Restate the entries below verbatim.

— START —

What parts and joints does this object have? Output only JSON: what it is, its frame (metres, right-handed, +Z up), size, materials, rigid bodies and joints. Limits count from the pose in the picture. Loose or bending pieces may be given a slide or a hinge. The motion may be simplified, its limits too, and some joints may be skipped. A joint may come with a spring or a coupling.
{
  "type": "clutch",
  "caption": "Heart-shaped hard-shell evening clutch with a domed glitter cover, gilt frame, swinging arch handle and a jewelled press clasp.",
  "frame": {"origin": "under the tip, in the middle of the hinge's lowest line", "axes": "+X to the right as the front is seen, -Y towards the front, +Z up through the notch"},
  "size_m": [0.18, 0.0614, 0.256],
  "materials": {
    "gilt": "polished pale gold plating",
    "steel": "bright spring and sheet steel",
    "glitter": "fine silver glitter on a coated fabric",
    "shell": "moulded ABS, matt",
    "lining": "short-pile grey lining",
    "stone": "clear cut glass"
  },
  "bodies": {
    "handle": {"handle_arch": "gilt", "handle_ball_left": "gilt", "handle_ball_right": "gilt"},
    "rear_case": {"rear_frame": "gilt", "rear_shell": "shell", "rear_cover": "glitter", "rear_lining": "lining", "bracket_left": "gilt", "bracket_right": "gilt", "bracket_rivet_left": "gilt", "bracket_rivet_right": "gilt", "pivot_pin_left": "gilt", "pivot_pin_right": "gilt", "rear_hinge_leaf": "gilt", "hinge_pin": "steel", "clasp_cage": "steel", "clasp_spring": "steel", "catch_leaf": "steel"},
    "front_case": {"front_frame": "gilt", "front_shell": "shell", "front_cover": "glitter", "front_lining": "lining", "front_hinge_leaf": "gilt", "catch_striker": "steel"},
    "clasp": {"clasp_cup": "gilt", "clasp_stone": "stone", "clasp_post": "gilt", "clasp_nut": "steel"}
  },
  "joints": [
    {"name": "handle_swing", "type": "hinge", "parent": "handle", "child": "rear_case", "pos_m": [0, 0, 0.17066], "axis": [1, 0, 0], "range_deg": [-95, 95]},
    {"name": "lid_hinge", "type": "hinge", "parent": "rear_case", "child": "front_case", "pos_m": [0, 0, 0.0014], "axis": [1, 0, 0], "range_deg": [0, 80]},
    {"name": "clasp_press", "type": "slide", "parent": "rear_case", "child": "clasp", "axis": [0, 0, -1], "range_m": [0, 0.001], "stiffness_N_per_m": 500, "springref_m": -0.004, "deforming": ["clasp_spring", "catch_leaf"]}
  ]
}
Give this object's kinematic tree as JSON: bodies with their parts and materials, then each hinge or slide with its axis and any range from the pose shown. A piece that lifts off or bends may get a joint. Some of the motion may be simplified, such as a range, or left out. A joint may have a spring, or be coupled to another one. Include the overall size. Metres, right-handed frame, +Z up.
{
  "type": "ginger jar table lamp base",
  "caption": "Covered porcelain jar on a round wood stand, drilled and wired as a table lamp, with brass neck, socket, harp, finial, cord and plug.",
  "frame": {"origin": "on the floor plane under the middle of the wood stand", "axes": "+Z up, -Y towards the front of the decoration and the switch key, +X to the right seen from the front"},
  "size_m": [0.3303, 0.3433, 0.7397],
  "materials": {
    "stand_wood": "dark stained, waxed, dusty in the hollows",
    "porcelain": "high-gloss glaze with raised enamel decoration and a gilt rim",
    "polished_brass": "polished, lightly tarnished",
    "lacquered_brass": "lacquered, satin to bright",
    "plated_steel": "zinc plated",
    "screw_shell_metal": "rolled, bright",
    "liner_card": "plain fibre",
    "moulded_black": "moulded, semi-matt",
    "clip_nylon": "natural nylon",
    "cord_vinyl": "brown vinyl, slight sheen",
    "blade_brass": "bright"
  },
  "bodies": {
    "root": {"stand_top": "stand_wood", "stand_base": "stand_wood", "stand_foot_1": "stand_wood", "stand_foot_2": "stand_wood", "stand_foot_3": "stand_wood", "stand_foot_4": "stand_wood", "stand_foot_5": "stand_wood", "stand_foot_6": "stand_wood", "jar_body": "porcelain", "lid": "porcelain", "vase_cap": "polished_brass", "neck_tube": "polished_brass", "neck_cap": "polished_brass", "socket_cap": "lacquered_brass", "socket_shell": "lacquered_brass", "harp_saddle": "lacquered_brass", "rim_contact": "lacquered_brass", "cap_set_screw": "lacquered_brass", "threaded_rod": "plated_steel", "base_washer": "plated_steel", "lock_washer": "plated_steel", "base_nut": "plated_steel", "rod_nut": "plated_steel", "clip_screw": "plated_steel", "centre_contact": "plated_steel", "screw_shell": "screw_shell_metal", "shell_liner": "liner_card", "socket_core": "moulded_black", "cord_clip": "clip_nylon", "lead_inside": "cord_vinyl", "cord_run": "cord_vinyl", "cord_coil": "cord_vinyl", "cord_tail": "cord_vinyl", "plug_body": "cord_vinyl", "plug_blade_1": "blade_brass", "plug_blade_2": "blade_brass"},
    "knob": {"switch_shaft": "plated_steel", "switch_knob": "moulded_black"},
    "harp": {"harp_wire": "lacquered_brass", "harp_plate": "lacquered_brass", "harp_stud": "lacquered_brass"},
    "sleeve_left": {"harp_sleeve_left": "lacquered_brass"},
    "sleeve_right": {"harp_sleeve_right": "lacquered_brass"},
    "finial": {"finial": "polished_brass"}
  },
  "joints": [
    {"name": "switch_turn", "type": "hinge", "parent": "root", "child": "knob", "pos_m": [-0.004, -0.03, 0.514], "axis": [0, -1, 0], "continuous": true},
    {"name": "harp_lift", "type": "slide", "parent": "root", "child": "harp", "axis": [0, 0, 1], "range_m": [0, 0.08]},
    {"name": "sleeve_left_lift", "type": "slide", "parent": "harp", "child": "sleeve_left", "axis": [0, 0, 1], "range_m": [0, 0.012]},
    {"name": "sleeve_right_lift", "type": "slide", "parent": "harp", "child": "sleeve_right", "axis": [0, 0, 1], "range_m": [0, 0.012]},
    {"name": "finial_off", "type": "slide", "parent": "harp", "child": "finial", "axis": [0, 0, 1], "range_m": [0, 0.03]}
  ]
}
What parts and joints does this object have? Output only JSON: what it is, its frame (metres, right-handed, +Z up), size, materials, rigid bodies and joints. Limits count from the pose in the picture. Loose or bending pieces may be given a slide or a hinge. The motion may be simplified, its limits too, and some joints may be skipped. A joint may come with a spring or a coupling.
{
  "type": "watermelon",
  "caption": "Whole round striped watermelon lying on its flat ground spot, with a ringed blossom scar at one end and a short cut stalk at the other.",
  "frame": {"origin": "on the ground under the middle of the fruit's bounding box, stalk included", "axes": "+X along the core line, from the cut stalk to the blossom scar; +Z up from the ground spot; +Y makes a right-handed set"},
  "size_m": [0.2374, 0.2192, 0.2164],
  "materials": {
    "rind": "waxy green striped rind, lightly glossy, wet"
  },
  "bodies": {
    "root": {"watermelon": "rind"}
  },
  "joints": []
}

— END —

RESULT OF THE EXERCISE:
What parts and joints does this object have? Output only JSON: what it is, its frame (metres, right-handed, +Z up), size, materials, rigid bodies and joints. Limits count from the pose in the picture. Loose or bending pieces may be given a slide or a hinge. The motion may be simplified, its limits too, and some joints may be skipped. A joint may come with a spring or a coupling.
{
  "type": "clutch",
  "caption": "Heart-shaped hard-shell evening clutch with a domed glitter cover, gilt frame, swinging arch handle and a jewelled press clasp.",
  "frame": {"origin": "under the tip, in the middle of the hinge's lowest line", "axes": "+X to the right as the front is seen, -Y towards the front, +Z up through the notch"},
  "size_m": [0.18, 0.0614, 0.256],
  "materials": {
    "gilt": "polished pale gold plating",
    "steel": "bright spring and sheet steel",
    "glitter": "fine silver glitter on a coated fabric",
    "shell": "moulded ABS, matt",
    "lining": "short-pile grey lining",
    "stone": "clear cut glass"
  },
  "bodies": {
    "handle": {"handle_arch": "gilt", "handle_ball_left": "gilt", "handle_ball_right": "gilt"},
    "rear_case": {"rear_frame": "gilt", "rear_shell": "shell", "rear_cover": "glitter", "rear_lining": "lining", "bracket_left": "gilt", "bracket_right": "gilt", "bracket_rivet_left": "gilt", "bracket_rivet_right": "gilt", "pivot_pin_left": "gilt", "pivot_pin_right": "gilt", "rear_hinge_leaf": "gilt", "hinge_pin": "steel", "clasp_cage": "steel", "clasp_spring": "steel", "catch_leaf": "steel"},
    "front_case": {"front_frame": "gilt", "front_shell": "shell", "front_cover": "glitter", "front_lining": "lining", "front_hinge_leaf": "gilt", "catch_striker": "steel"},
    "clasp": {"clasp_cup": "gilt", "clasp_stone": "stone", "clasp_post": "gilt", "clasp_nut": "steel"}
  },
  "joints": [
    {"name": "handle_swing", "type": "hinge", "parent": "handle", "child": "rear_case", "pos_m": [0, 0, 0.17066], "axis": [1, 0, 0], "range_deg": [-95, 95]},
    {"name": "lid_hinge", "type": "hinge", "parent": "rear_case", "child": "front_case", "pos_m": [0, 0, 0.0014], "axis": [1, 0, 0], "range_deg": [0, 80]},
    {"name": "clasp_press", "type": "slide", "parent": "rear_case", "child": "clasp", "axis": [0, 0, -1], "range_m": [0, 0.001], "stiffness_N_per_m": 500, "springref_m": -0.004, "deforming": ["clasp_spring", "catch_leaf"]}
  ]
}
Give this object's kinematic tree as JSON: bodies with their parts and materials, then each hinge or slide with its axis and any range from the pose shown. A piece that lifts off or bends may get a joint. Some of the motion may be simplified, such as a range, or left out. A joint may have a spring, or be coupled to another one. Include the overall size. Metres, right-handed frame, +Z up.
{
  "type": "ginger jar table lamp base",
  "caption": "Covered porcelain jar on a round wood stand, drilled and wired as a table lamp, with brass neck, socket, harp, finial, cord and plug.",
  "frame": {"origin": "on the floor plane under the middle of the wood stand", "axes": "+Z up, -Y towards the front of the decoration and the switch key, +X to the right seen from the front"},
  "size_m": [0.3303, 0.3433, 0.7397],
  "materials": {
    "stand_wood": "dark stained, waxed, dusty in the hollows",
    "porcelain": "high-gloss glaze with raised enamel decoration and a gilt rim",
    "polished_brass": "polished, lightly tarnished",
    "lacquered_brass": "lacquered, satin to bright",
    "plated_steel": "zinc plated",
    "screw_shell_metal": "rolled, bright",
    "liner_card": "plain fibre",
    "moulded_black": "moulded, semi-matt",
    "clip_nylon": "natural nylon",
    "cord_vinyl": "brown vinyl, slight sheen",
    "blade_brass": "bright"
  },
  "bodies": {
    "root": {"stand_top": "stand_wood", "stand_base": "stand_wood", "stand_foot_1": "stand_wood", "stand_foot_2": "stand_wood", "stand_foot_3": "stand_wood", "stand_foot_4": "stand_wood", "stand_foot_5": "stand_wood", "stand_foot_6": "stand_wood", "jar_body": "porcelain", "lid": "porcelain", "vase_cap": "polished_brass", "neck_tube": "polished_brass", "neck_cap": "polished_brass", "socket_cap": "lacquered_brass", "socket_shell": "lacquered_brass", "harp_saddle": "lacquered_brass", "rim_contact": "lacquered_brass", "cap_set_screw": "lacquered_brass", "threaded_rod": "plated_steel", "base_washer": "plated_steel", "lock_washer": "plated_steel", "base_nut": "plated_steel", "rod_nut": "plated_steel", "clip_screw": "plated_steel", "centre_contact": "plated_steel", "screw_shell": "screw_shell_metal", "shell_liner": "liner_card", "socket_core": "moulded_black", "cord_clip": "clip_nylon", "lead_inside": "cord_vinyl", "cord_run": "cord_vinyl", "cord_coil": "cord_vinyl", "cord_tail": "cord_vinyl", "plug_body": "cord_vinyl", "plug_blade_1": "blade_brass", "plug_blade_2": "blade_brass"},
    "knob": {"switch_shaft": "plated_steel", "switch_knob": "moulded_black"},
    "harp": {"harp_wire": "lacquered_brass", "harp_plate": "lacquered_brass", "harp_stud": "lacquered_brass"},
    "sleeve_left": {"harp_sleeve_left": "lacquered_brass"},
    "sleeve_right": {"harp_sleeve_right": "lacquered_brass"},
    "finial": {"finial": "polished_brass"}
  },
  "joints": [
    {"name": "switch_turn", "type": "hinge", "parent": "root", "child": "knob", "pos_m": [-0.004, -0.03, 0.514], "axis": [0, -1, 0], "continuous": true},
    {"name": "harp_lift", "type": "slide", "parent": "root", "child": "harp", "axis": [0, 0, 1], "range_m": [0, 0.08]},
    {"name": "sleeve_left_lift", "type": "slide", "parent": "harp", "child": "sleeve_left", "axis": [0, 0, 1], "range_m": [0, 0.012]},
    {"name": "sleeve_right_lift", "type": "slide", "parent": "harp", "child": "sleeve_right", "axis": [0, 0, 1], "range_m": [0, 0.012]},
    {"name": "finial_off", "type": "slide", "parent": "harp", "child": "finial", "axis": [0, 0, 1], "range_m": [0, 0.03]}
  ]
}
What parts and joints does this object have? Output only JSON: what it is, its frame (metres, right-handed, +Z up), size, materials, rigid bodies and joints. Limits count from the pose in the picture. Loose or bending pieces may be given a slide or a hinge. The motion may be simplified, its limits too, and some joints may be skipped. A joint may come with a spring or a coupling.
{
  "type": "watermelon",
  "caption": "Whole round striped watermelon lying on its flat ground spot, with a ringed blossom scar at one end and a short cut stalk at the other.",
  "frame": {"origin": "on the ground under the middle of the fruit's bounding box, stalk included", "axes": "+X along the core line, from the cut stalk to the blossom scar; +Z up from the ground spot; +Y makes a right-handed set"},
  "size_m": [0.2374, 0.2192, 0.2164],
  "materials": {
    "rind": "waxy green striped rind, lightly glossy, wet"
  },
  "bodies": {
    "root": {"watermelon": "rind"}
  },
  "joints": []
}